(di Marco Travaglio – Il Fatto Quotidiano) – L’annunciata retromarcia di Conte, pressato dai presunti alleati, sul divieto di spostarsi fra comuni della stessa regione a Natale, Santo Stefano e Capodanno sarebbe un grave errore. Per tre motivi: uno vitale, gli altri due futili. Quello vitale riguarda il sicuro aumento di morti e contagi a causa di quella concessione demagogica. Col coprifuoco alle 22 e la raccomandazione di non superare i sei commensali, chi vuole festeggiare con nonni e zii fuori città lo farà in tre pranzi “diluiti” fra il 25 e il 26 dicembre e il 1° gennaio. Pranzi che diventeranno rave party dall’alba al tramonto, con scambi di doni, tombole o altri giochi e merende, prima del rientro serale. In tempi normali, è il bello del Natale. Ma quest’anno quei pranzi gioiosi con famiglie allargate rischiano di trasformarsi in camere mortuarie.
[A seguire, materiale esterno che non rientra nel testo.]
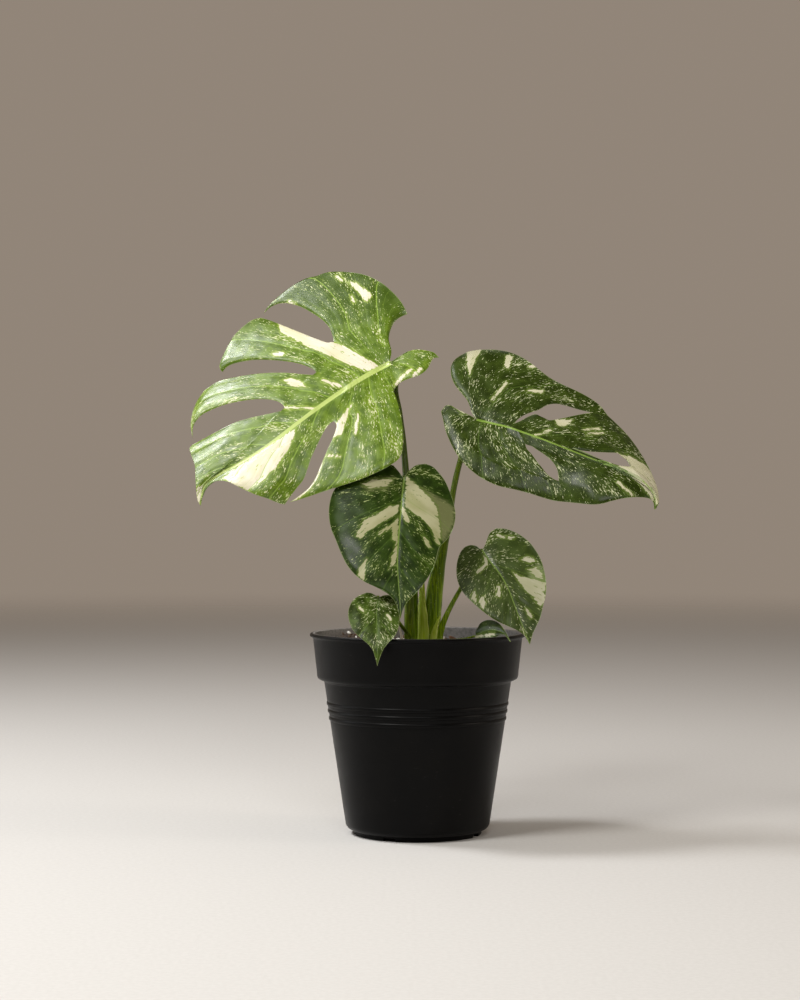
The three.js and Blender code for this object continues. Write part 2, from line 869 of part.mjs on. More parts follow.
function fromSolid(solid) {
  const mesh = solid.getMesh();
  const geometry = new THREE.BufferGeometry();
  geometry.setAttribute('position', new THREE.BufferAttribute(new Float32Array(mesh.vertProperties), 3));
  geometry.setIndex([...mesh.triVerts]);
  geometry.computeVertexNormals();
  return geometry;
}

// The radius of the pot's tapered body at a height.
function bodyRadius(z) {
  const taper = (POT.shoulder - POT.heelRadius) / (POT.shoulderHeight - POT.heelHeight);
  return POT.heelRadius + taper * (z - POT.heelHeight);
}

function potOutside() {
  const points = [
    [0, POT.floorHeight],
    [POT.footInner, POT.floorHeight],
    [POT.footInner, 0],
    [POT.footRadius, 0],
    [POT.footRadius, POT.footHeight],
    [POT.footRadius + POT.footStep, POT.footHeight + 0.8],
    [POT.heelRadius - 0.7, POT.heelHeight - 1.8],
    [POT.heelRadius, POT.heelHeight],
  ];
  for (const rib of POT.ribs) {
    points.push([bodyRadius(rib - POT.ribHalfHeight), rib - POT.ribHalfHeight]);
    points.push([bodyRadius(rib) + POT.ribDepth, rib - POT.ribHalfHeight / 2]);
    points.push([bodyRadius(rib) + POT.ribDepth, rib + POT.ribHalfHeight / 2]);
    points.push([bodyRadius(rib + POT.ribHalfHeight), rib + POT.ribHalfHeight]);
  }
  points.push([POT.shoulder, POT.shoulderHeight]);
  points.push([POT.shoulder + POT.shoulderStep, POT.shoulderHeight + 1]);
  points.push([POT.collarBottom, POT.collarFoot]);
  points.push([POT.collarTop, POT.height - POT.rimDrop]);
  points.push([POT.rimRadius - 0.3, POT.height - POT.rimDrop + 0.8]);
  points.push([POT.rimRadius, POT.height - 1]);
  points.push([POT.rimRadius - 0.8, POT.height]);
  return points;
}

// The pot's inside, down from the rim to the floor, moved in by a clearance.
function potInside(clearance) {
  const inset = POT.wall + clearance;
  return [
    [POT.collarTop - inset, POT.height - 0.6],
    [POT.collarBottom - inset, POT.collarFoot],
    [POT.shoulder - inset, POT.shoulderHeight - POT.wall],
    [POT.heelRadius - inset, POT.heelHeight + clearance],
    [POT.footRadius - 1, POT.floorHeight + POT.wall + clearance],
    [0, POT.floorHeight + POT.wall + clearance],
  ];
}

function notchCutter(turn) {
  const length = 3 * (POT.footRadius - POT.footInner);
  const box = new THREE.BoxGeometry(length, POT.notchWidth, POT.notchHeight * 2);
  box.translate((POT.footRadius + POT.footInner) / 2, 0, 0);
  return toSolid(box.rotateZ(turn));
}

function drainCutter(turn) {
  const length = 6 * POT.wall;
  const cylinder = new THREE.CylinderGeometry(POT.drainRadius, POT.drainRadius, length, 12);
  cylinder.rotateX(Math.PI / 2).translate(POT.drainPlace, 0, POT.floorHeight);
  return toSolid(cylinder.rotateZ(turn));
}

function pot() {
  let solid = toSolid(turned([...potOutside(), ...potInside(0)], POT.segments));
  for (let i = 0; i < POT.notches; i++) {
    const turn = THREE.MathUtils.degToRad(POT.notchTurn - 90 + (360 / POT.notches) * i);
    solid = solid.subtract(notchCutter(turn)).subtract(drainCutter(turn));
  }
  return fromSolid(solid);
}

// How far the potting mix stands above its level at a place: a mound, and lumps of two lengths.
function soilRelief(x, y) {
  const [moundX, moundY] = SOIL.mound;
  const away = Math.hypot(x - moundX, y - moundY) / SOIL.moundSpread;
  const perLump = (2 * Math.PI) / SOIL.lumpLength;
  const coarse = Math.sin(x * perLump + 1) * Math.cos(y * perLump);
  const fine = Math.sin((x + y) * perLump * 2) * 0.6;
  return SOIL.moundRise * Math.exp(-away * away) + SOIL.lumpRise * (coarse + fine);
}

function soil() {
  const inside = potInside(GAP);
  const [top, foot] = inside;
  const rimRadius = foot[0] + ((top[0] - foot[0]) * (SOIL.level - foot[1])) / (top[1] - foot[1]);
  const surface = [];
  for (let ring = 0; ring < SOIL.rings; ring++) {
    surface.push([(rimRadius * (SOIL.rings - ring)) / SOIL.rings, SOIL.level]);
  }
  surface.push([0, SOIL.level]);
  const geometry = turned([...inside.slice(1).reverse(), ...surface], POT.segments);
  const position = geometry.attributes.position;
  for (let i = 0; i < position.count; i++) {
    if (Math.abs(position.getZ(i) - SOIL.level) < 0.01) {
      position.setZ(i, SOIL.level + soilRelief(position.getX(i), position.getY(i)));
    }
  }
  const radius = CROWN.radius + GAP;
  const hole = new THREE.CylinderGeometry(radius, radius, 2 * CROWN.depth, CROWN.sides);
  hole.rotateX(Math.PI / 2).translate(CROWN.x, CROWN.y, CROWN.top);
  return fromSolid(toSolid(geometry).subtract(toSolid(hole)));
}

function crown() {
  const height = CROWN.depth - GAP;
  const stump = new THREE.CylinderGeometry(CROWN.radius, CROWN.radius, height, CROWN.sides);
  return stump.rotateX(Math.PI / 2).translate(CROWN.x, CROWN.y, CROWN.top - height / 2);
}

function node(name, geometry, color, roughness = 0.6) {
  const material = new THREE.MeshStandardMaterial({ color, roughness, metalness: 0, flatShading: true });
  const mesh = new THREE.Mesh(geometry, material);
  mesh.name = name;
  return mesh;
}

const plant = new THREE.Group();
plant.add(node('pot', pot(), 0x1b1b1c, 0.55));
plant.add(node('soil', soil(), 0x2c2420, 0.95));
plant.add(node('crown', crown(), 0x6f7f2e));
const faces = new Map();
for (const blade of BLADES) {
  const face = bladeFace(blade);
  faces.set(blade.name, { blade, face });
  plant.add(node(blade.name, thicken(face, BLADE_THICKNESS), blade.color, 0.4));
}
for (const petiole of STALKS) {
  const { blade, face } = faces.get(petiole.knee?.blade) ?? {};
  const knee = petiole.knee ? kneeStops(petiole.knee, blade, face) : [];
  plant.add(node(petiole.name, stalk([...stopsOf(petiole), ...knee], 10), petiole.color, 0.5));
}
plant.add(node(SPEAR.name, stalk(stopsOf(SPEAR), 8), SPEAR.color, 0.5));
for (const wing of SHEATHS) {
  plant.add(node(wing.name, sheath(wing, 6), wing.color, 0.5));
}

export default plant;
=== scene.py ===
# A young variegated split-leaf monstera in a black nursery pot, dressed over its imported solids. The
# plant is drawn in millimetres in a front view: a point (x, z) is what an eye in front of the pot
# sees on the plane through the pot's axis, and its depth y places it along that sight.
import math
from collections import namedtuple

import bmesh
import bpy
import numpy as np
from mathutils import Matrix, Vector, kdtree


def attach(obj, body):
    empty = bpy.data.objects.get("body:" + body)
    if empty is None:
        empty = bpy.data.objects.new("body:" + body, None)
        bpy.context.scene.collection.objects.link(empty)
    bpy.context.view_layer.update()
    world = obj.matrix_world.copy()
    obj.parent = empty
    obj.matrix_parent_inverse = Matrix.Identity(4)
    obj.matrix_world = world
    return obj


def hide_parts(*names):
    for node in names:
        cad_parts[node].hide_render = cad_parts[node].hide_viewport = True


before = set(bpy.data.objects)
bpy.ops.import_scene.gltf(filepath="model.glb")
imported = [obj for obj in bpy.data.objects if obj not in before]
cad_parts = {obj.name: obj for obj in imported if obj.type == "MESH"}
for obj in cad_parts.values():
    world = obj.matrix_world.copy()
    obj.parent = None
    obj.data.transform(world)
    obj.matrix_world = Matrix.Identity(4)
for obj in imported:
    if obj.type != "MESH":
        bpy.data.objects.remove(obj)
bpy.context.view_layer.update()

MM = 0.001
EYE = (-13.9, -1697.0, 262.6)
LENS = 77.4
SENSOR_WIDTH = 36
SHARP_ANGLE = 50
STRETCH_POINTS = 24
WAVES = 7

# How many fine rows, columns and stations stand for one of a blade's.
DETAIL = 7
WAVE_PER_COLUMN = 1.3
COLUMNS_PER_VEIN = 5
SMOOTHING_ROUNDS = 60
SMOOTHING_SHARE = 0.6
FAR_OUTSIDE = 60.0

# The forms of a blade's two faces: heights and half widths in millimetres, and how they fade.
BLADE_THICKNESS = 0.7
KEEL_TAPER = 0.7
KEEL_WIDTH = 2.2
MIDRIB_DIP = 0.2
MIDRIB_WIDTH = 1.3
SHOULDER_RISE = 0.1
SHOULDER_PLACE = 3.2
SHOULDER_WIDTH = 1.6
VALLEY_DEPTH = 0.3
VALLEY_WIDTH = 2.8
CREASE_DEPTH = 0.05
CREASE_WIDTH = 0.9
PUCKER_HEIGHT = 0.08
RIM_DROP = 0.18
RIM_WIDTH = 1.6
CALM_MARGIN = 5
FADE_TO_TIP = 0.6

STALK_SIDES = 36
WING_SIDES = 28
SPEAR_SIDES = 32
STALK_STEP = 1.5
SPEAR_STEP = 1.2
SHEATH_STEP = 1.0
SHEATH_COLUMNS = 24
KNEE_SUNK = 0.2
GROOVE_DEPTH = 0.1
GROOVE_TURN = 4.9
GROOVE_WIDTH = 0.3

POT = {
    "heel_radius": 56.8,
    "heel_height": 8,
    "shoulder": 73.9,
    "shoulder_height": 121,
    "ribs": [91.2, 97, 102.8],
    "floor": 5,
    "foot_inside": 46,
    "foot_radius": 48.5,
    "notch_width": 9.5,
    "notch_height": 2.4,
    "notch_turns": [-116.5, -26.5, 63.5, 153.5],
    "drain_radius": 4.5,
    "drain_place": 40,
    "drill_length": 20,
}
# Parts of the pot's section, each point a radius and a height.
FOOT_SECTION = [
    (46.5, 3.6), (46.7, 0.4), (47.1, 0), (49.9, 0), (50.4, 0.5), (50.5, 3.2), (50.9, 3.6),
    (53.6, 4.2), (54.9, 5), (55.9, 6.1), (56.5, 7.2),
]
COLLAR_SECTION = [(73.8, 120.4), (74.1, 121), (76.9, 121.5), (78.4, 122.3), (79.1, 123.4), (79.4, 125)]
INNER_STEP = [(76.6, 122), (73.5, 119.6), (71.9, 118)]
# A rib as height and rise, with a fine groove on both sides.
RIB_SECTION = [(-1.6, 0.05), (-1.1, 0.45), (-0.5, 0.6), (0.5, 0.6), (1.1, 0.45), (1.6, 0.05)]
RIB_GROOVE = (1.9, 0.12)
RIB_ROOM = (2.2, 2.3)
BODY_STEP = 2.5
# The middle of the wall, as heights and radii.
WALL_MIDDLE = ([8, 121, 125, 154.6, 158], [55.8, 72.9, 78.3, 81.6, 83])
POT_SIDES = 192
NOTCH_PAIR = (-0.12, 0.12)
DRAIN_SIDES = 32

SOIL_LEVEL = 147.5
SOIL_RADIUS = 78.6
SOIL_RINGS = 90
SOIL_SIDES = 256
SOIL_SECTION = [(79, 145), (77, 125), (71.6, 119), (54.5, 8.3), (49.2, 6.4), (0, 6.4)]
MOUND = {"x": -46, "y": 36, "width": 30, "height": 7}
LUMP_PITCH = 31
SCATTER_RADIUS = 76
SCATTER_EDGE = 78.5

CROWN_TOP = 149.5
STALK_FOOT = CROWN_TOP - 4
SHEATH_FOOT = CROWN_TOP - 2
CROWN = {"x": 6, "y": -2, "clear": 17}
CROWN_SECTION = [
    (0, 116), (14, 116.5), (15.3, 125), (15.3, 140), (15.2, 146), (14, 148.6), (9, 149.8), (0, 150.2),
]
CROWN_SIDES = 64

# A half of a blade is the edge of its sinus from the foot of the midrib, then lobes with a cut between
# each two. A lobe has its margin's points between its side lines. A cut leaves the midrib at a station
# and follows its stem, opens into a side towards the base and one towards the tip, and where it closes
# again, both share the join to the margin.
Half = namedtuple("Half", "sinus parts veins", defaults=[()])
Lobe = namedtuple("Lobe", "columns sweep margin")
Cut = namedtuple("Cut", "station stem base tip join", defaults=[(), (), ()])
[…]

Ce lo dicono i 7-800 morti al giorno, quasi tutti ultrasettantenni, quasi tutti contagiati in famiglia. In Italia il 20% degli anziani over 65 vivono con i figli, circa altrettanti in alloggi diversi ma nella stessa città o addirittura nello stesso stabile, e ben il 50% in comuni vicini nel raggio di un chilometro. Il che spiega – insieme al record di popolazione anziana, al ritorno del Covid nelle Rsa pure nella seconda ondata, alle falle delle Asl sulla diagnostica precoce e alla mancata distinzione fra morti per e con Covid – l’alto tasso di mortalità italiano rispetto ad altri Paesi.

Il 26 novembre gli Usa hanno festeggiato il Thanksgiving Day, che riunisce le famiglie come da noi il Natale: quel giorno i morti erano 1.443 e due settimane dopo – passata la fase di latenza – erano più che raddoppiati a 3.263; idem i contagi (161mila il 26 novembre, 227mila il 9 dicembre). Anche lo shopping natalizio incide, specie dopo il Black Friday, ma s’è fatto sentire più in Germania e Regno Unito che da noi. Che per ora, quanto a contagi, siamo in continuo calo (tasso di positività sotto il 10%). Vogliamo rovinare tutto? “Non ce lo possiamo permettere”, è il mantra di Conte su ogni misura restrittiva. Ecco, la giravolta sulle tre feste fuori porta non ce la possiamo permettere. Certo, il divieto crea disparità fra chi ha i parenti nello stesso comune e chi in quelli vicini: ma lo scopo è ridurre le occasioni di incontro e contagio, dunque è un prezzo che va pagato.

I motivi futili sono politici. Primo: un premier che fissa una regola, la spiega agli italiani e poi la cambia in corsa mentre la gente si organizza per rispettarla, perde credibilità e si espone agli strali dei professionisti del “Covid governo ladro” quando la curva risalirà. Secondo: dà l’impressione di piegarsi ai diktat di chi lo sta ricattando. Il racket è un crimine, ma pagare il pizzo è peggio di un crimine: è un errore.